What needs to be done: Extract the complete listing and repeat it word for word.

Data shown:
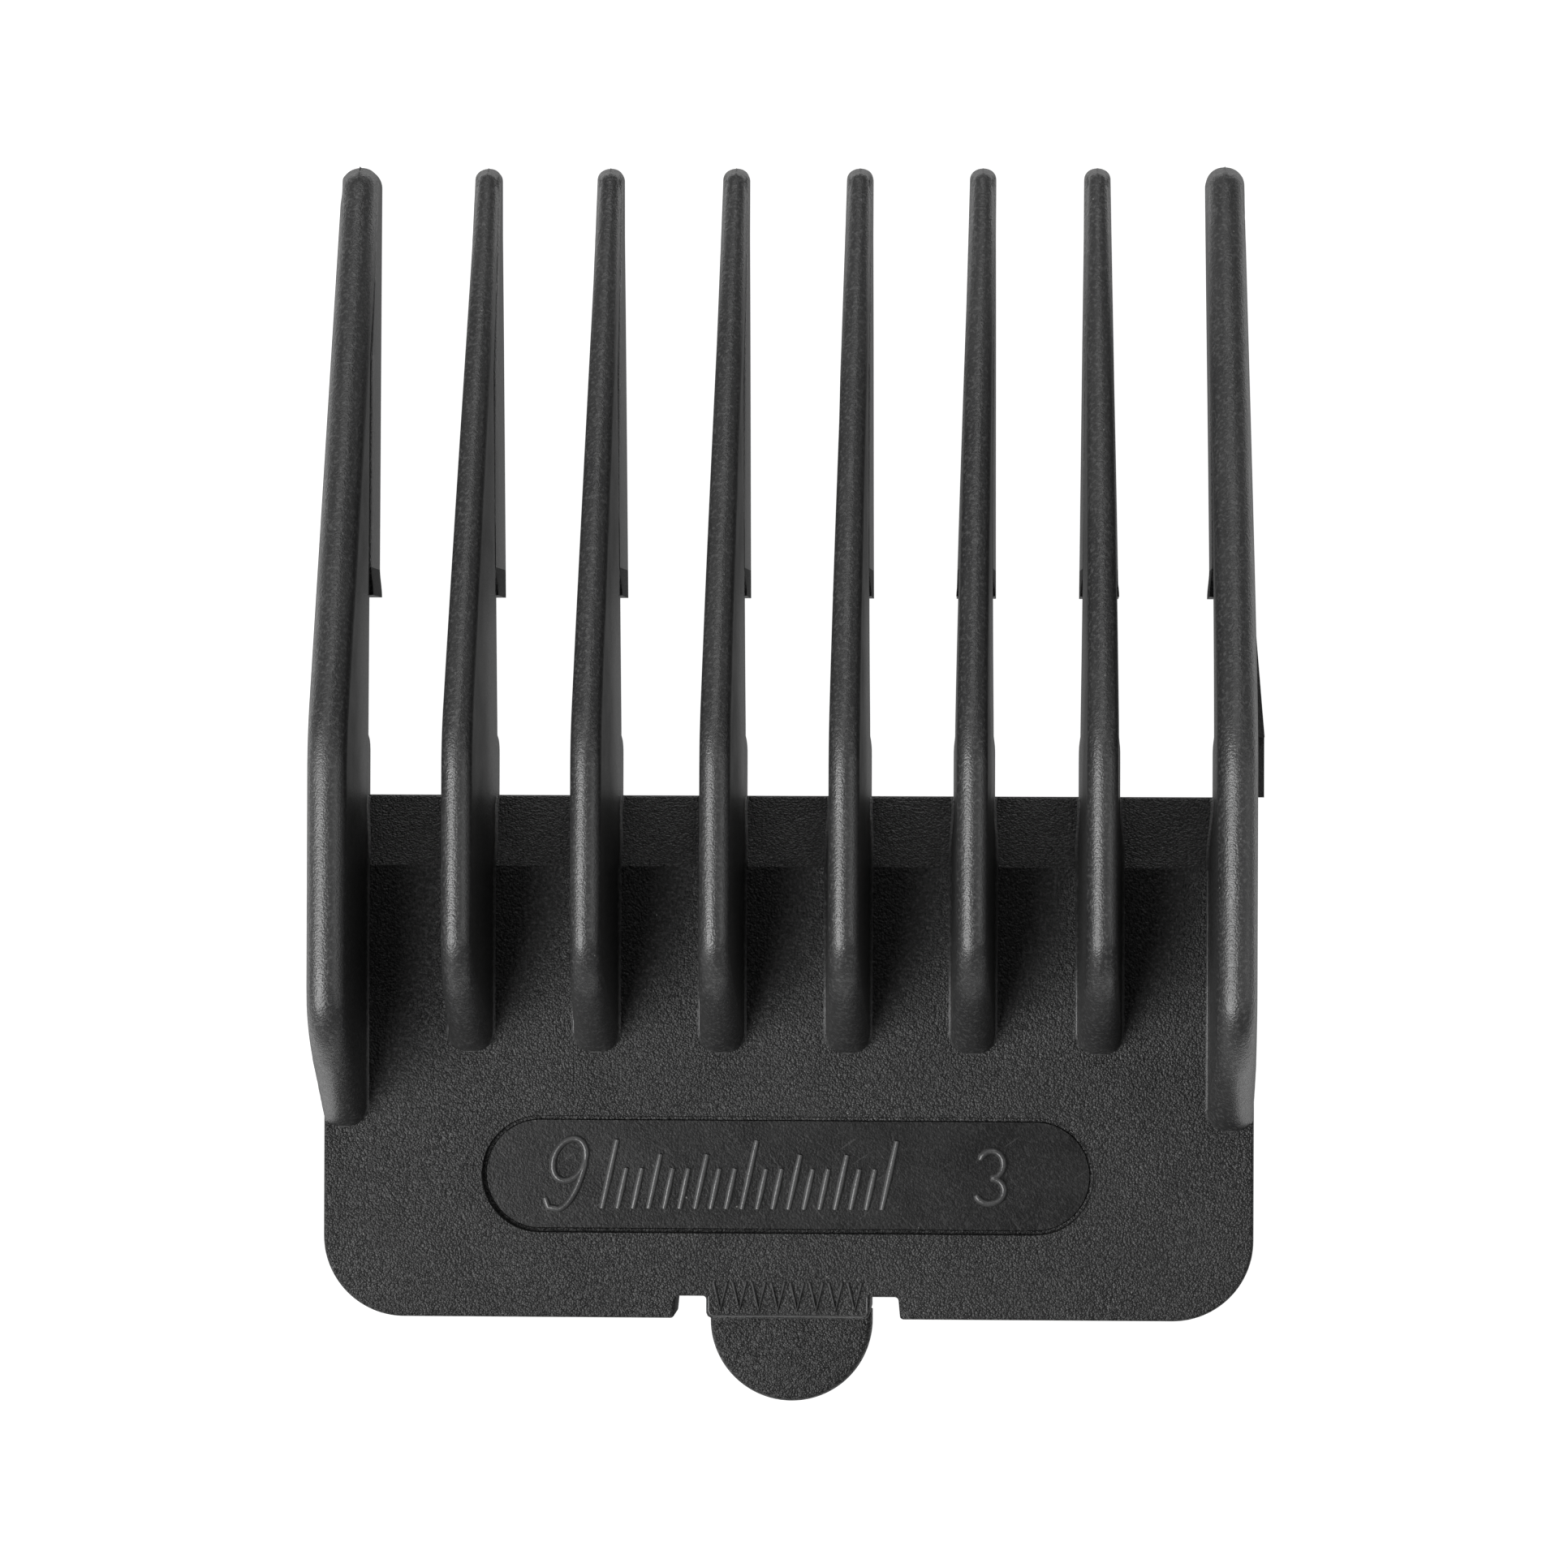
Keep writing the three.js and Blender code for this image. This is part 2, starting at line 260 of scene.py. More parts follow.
class RailShape:
    """One rail's side view and half width. All heights and lengths are in millimetres.

    Bead, neck and nose are half widths of the round top edge, of the groove under it and of the part
    below the ledge, and the tip has its own. The rail widens to root_half at its foot. The drafts
    are how much the fin widens per millimetre of depth, in front of the deck and over it.
    """

    # The side view: where the crown ends in front, the round corners, the tip's height as a
    # multiple of its bead, and the toe's steep end.
    PEAK_Y = 2.2
    PEAK_BLEND = 0.9
    HEEL_BLEND = 3.6
    TIP_ROUNDING = 0.55
    TIP_HEIGHT = 2.1
    TOE_LENGTH = 0.5
    TOE_HEIGHT = 0.45
    # The width: a groove under the bead that fades to the tip, then the fin. Both start at a depth
    # given as a share of the bead's radius. The rail widens to its root over the heel and beyond.
    GROOVE_AT = 1.15
    GROOVE_BLEND = 0.35
    GROOVE_FADE = 0.6
    FIN_AT = 1.5
    ROOTING_LENGTH = 1.5
    # The pad on the blade seat: its height, the blend above it, how far it stands out and its run.
    SEAT_PAD_HEIGHT = 1.2
    SEAT_PAD_BLEND = 0.3
    SEAT_PAD_OUT = 0.05
    SEAT_PAD_RUN = 0.7
    # The nose is wider below a ledge, with a crease above it and a flange at its rear end.
    LEDGE_Z = 4.15
    LEDGE_SHARE = 0.62
    LEDGE_BLEND = 0.1
    FLANGE_LENGTH = 1.5
    FLANGE = 0.12
    CREASE = 0.15
    CREASE_UP = 0.2
    # The fillet where the foot meets the deck, and the length over which it grows at the toe.
    FOOT_FILLET = 0.22
    FOOT_FILLET_RUN = 1.0
    # Where a section has its points: round the bead, then below it in shares of its radius, then
    # above the foot in millimetres, each with the largest share of the height left there. Bead and
    # groove together take up at most the upper share of a section's height.
    BEAD_ROWS = 9
    GROOVE_ROWS = (1.15, 1.28, 1.4, 1.55)
    FOOT_ROWS = ((1.5, 0.8), (1.15, 0.6), (0.28, 0.4), (0.2, 0.3), (0.13, 0.2), (0.08, 0.1))
    UPPER_SHARE = 0.62
    # The tip's own sections, which get closer together towards its end.
    TIP_SECTIONS = 14
    TIP_LENGTH = 1.0
    # A slope is measured this far to both sides, and none counts as steeper than the steepest.
    SLOPE_STEP = 0.02
    STEEPEST = 2.0

    def __init__(
        self, low, high, bead, tip_bead, neck, nose, tip_nose, root_half, heel_y, drafts, toe_reach
    ):
        self.tip_y = high[1]
        self.top = high[2]
        self.root_y = low[1] - toe_reach
        self.bead = bead
        self.tip_bead = tip_bead
        self.neck = neck
        self.nose = nose
        self.tip_nose = tip_nose
        self.root_half = root_half
        self.heel_y = heel_y
        self.front_draft, self.deck_draft = drafts
        self.tip_height = self.TIP_HEIGHT * tip_bead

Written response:
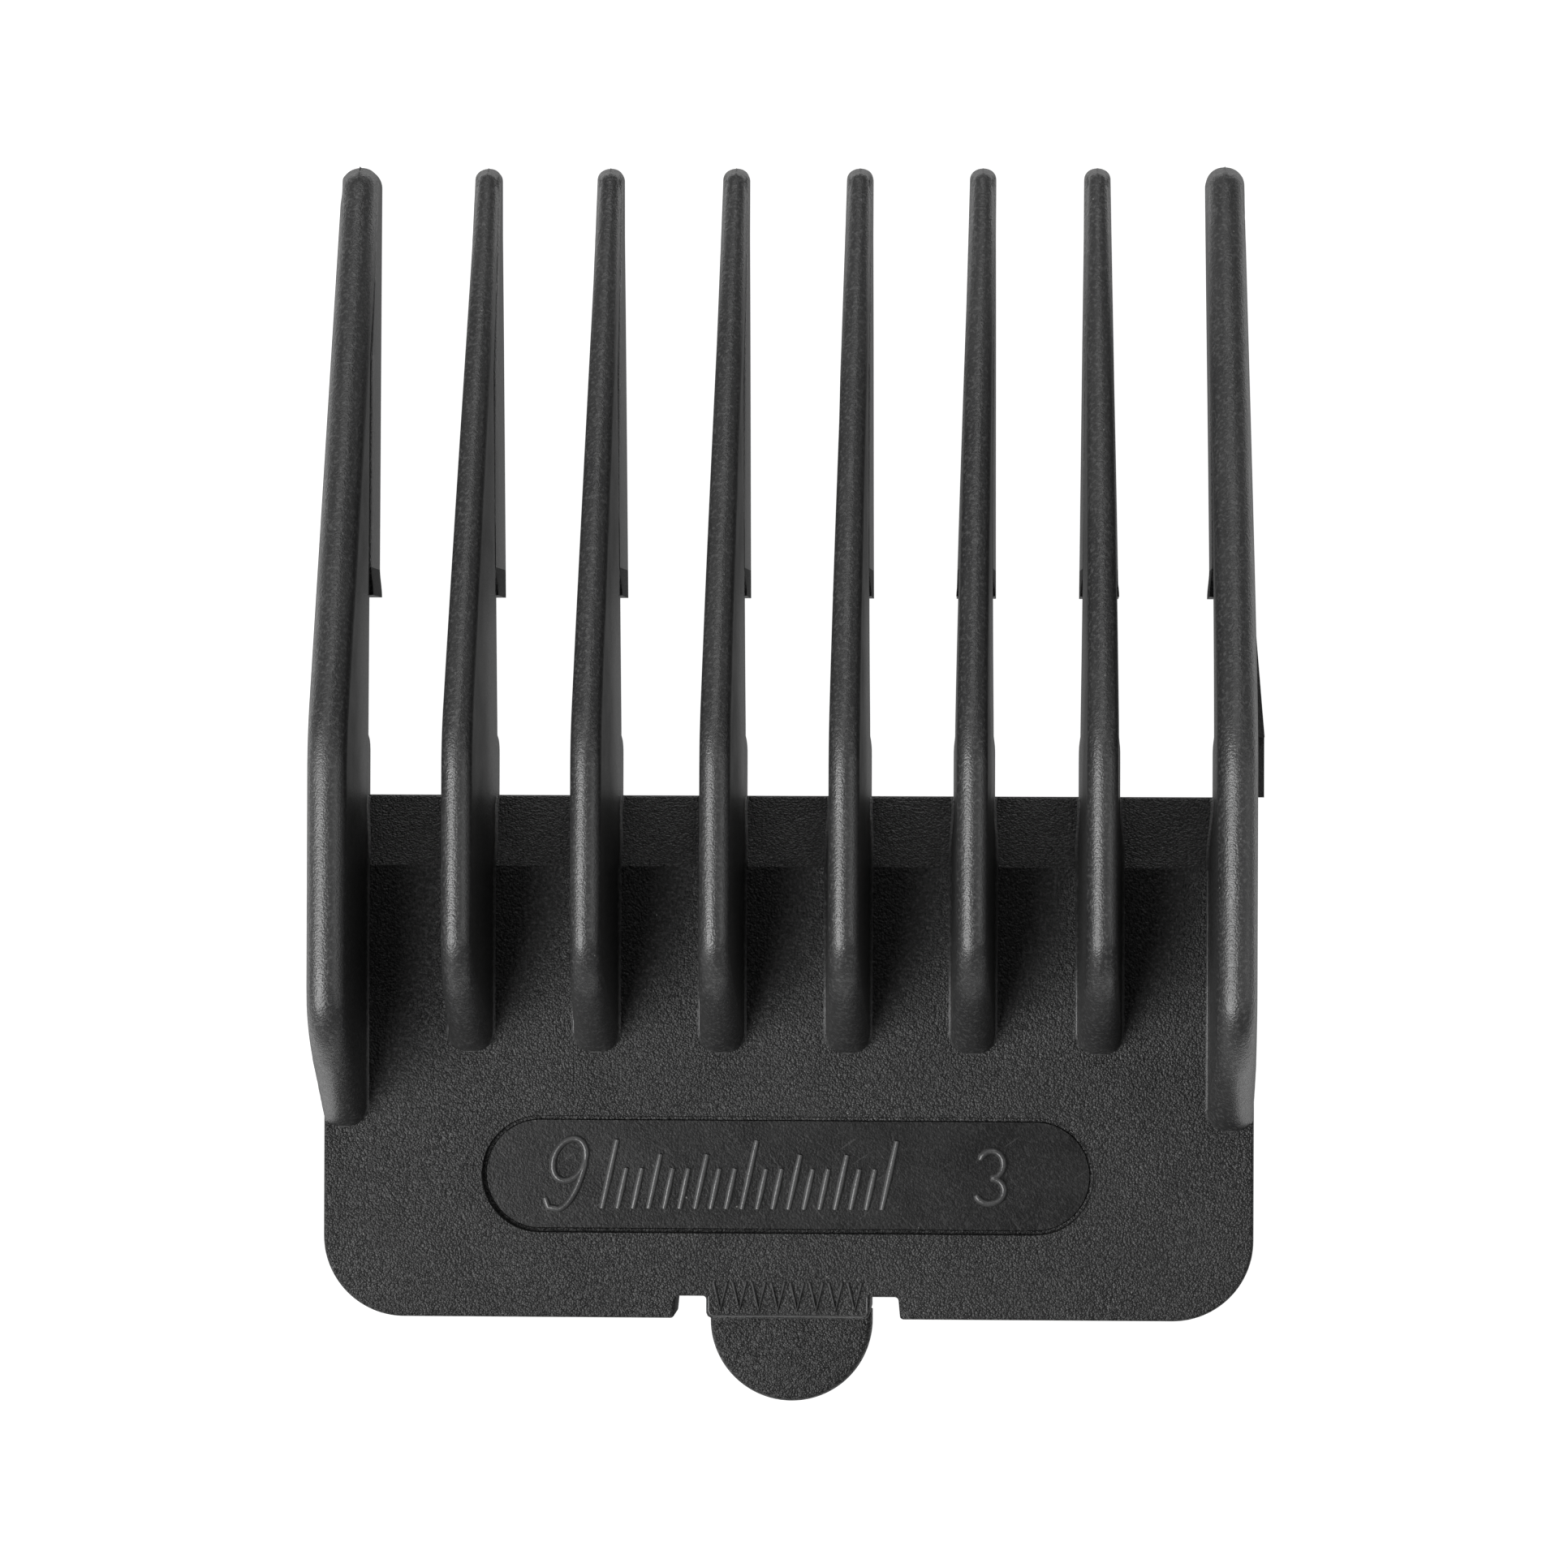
Keep writing the three.js and Blender code for this image. This is part 2, starting at line 260 of scene.py. More parts follow.
class RailShape:
    """One rail's side view and half width. All heights and lengths are in millimetres.

    Bead, neck and nose are half widths of the round top edge, of the groove under it and of the part
    below the ledge, and the tip has its own. The rail widens to root_half at its foot. The drafts
    are how much the fin widens per millimetre of depth, in front of the deck and over it.
    """

    # The side view: where the crown ends in front, the round corners, the tip's height as a
    # multiple of its bead, and the toe's steep end.
    PEAK_Y = 2.2
    PEAK_BLEND = 0.9
    HEEL_BLEND = 3.6
    TIP_ROUNDING = 0.55
    TIP_HEIGHT = 2.1
    TOE_LENGTH = 0.5
    TOE_HEIGHT = 0.45
    # The width: a groove under the bead that fades to the tip, then the fin. Both start at a depth
    # given as a share of the bead's radius. The rail widens to its root over the heel and beyond.
    GROOVE_AT = 1.15
    GROOVE_BLEND = 0.35
    GROOVE_FADE = 0.6
    FIN_AT = 1.5
    ROOTING_LENGTH = 1.5
    # The pad on the blade seat: its height, the blend above it, how far it stands out and its run.
    SEAT_PAD_HEIGHT = 1.2
    SEAT_PAD_BLEND = 0.3
    SEAT_PAD_OUT = 0.05
    SEAT_PAD_RUN = 0.7
    # The nose is wider below a ledge, with a crease above it and a flange at its rear end.
    LEDGE_Z = 4.15
    LEDGE_SHARE = 0.62
    LEDGE_BLEND = 0.1
    FLANGE_LENGTH = 1.5
    FLANGE = 0.12
    CREASE = 0.15
    CREASE_UP = 0.2
    # The fillet where the foot meets the deck, and the length over which it grows at the toe.
    FOOT_FILLET = 0.22
    FOOT_FILLET_RUN = 1.0
    # Where a section has its points: round the bead, then below it in shares of its radius, then
    # above the foot in millimetres, each with the largest share of the height left there. Bead and
    # groove together take up at most the upper share of a section's height.
    BEAD_ROWS = 9
    GROOVE_ROWS = (1.15, 1.28, 1.4, 1.55)
    FOOT_ROWS = ((1.5, 0.8), (1.15, 0.6), (0.28, 0.4), (0.2, 0.3), (0.13, 0.2), (0.08, 0.1))
    UPPER_SHARE = 0.62
    # The tip's own sections, which get closer together towards its end.
    TIP_SECTIONS = 14
    TIP_LENGTH = 1.0
    # A slope is measured this far to both sides, and none counts as steeper than the steepest.
    SLOPE_STEP = 0.02
    STEEPEST = 2.0

    def __init__(
        self, low, high, bead, tip_bead, neck, nose, tip_nose, root_half, heel_y, drafts, toe_reach
    ):
        self.tip_y = high[1]
        self.top = high[2]
        self.root_y = low[1] - toe_reach
        self.bead = bead
        self.tip_bead = tip_bead
        self.neck = neck
        self.nose = nose
        self.tip_nose = tip_nose
        self.root_half = root_half
        self.heel_y = heel_y
        self.front_draft, self.deck_draft = drafts
        self.tip_height = self.TIP_HEIGHT * tip_bead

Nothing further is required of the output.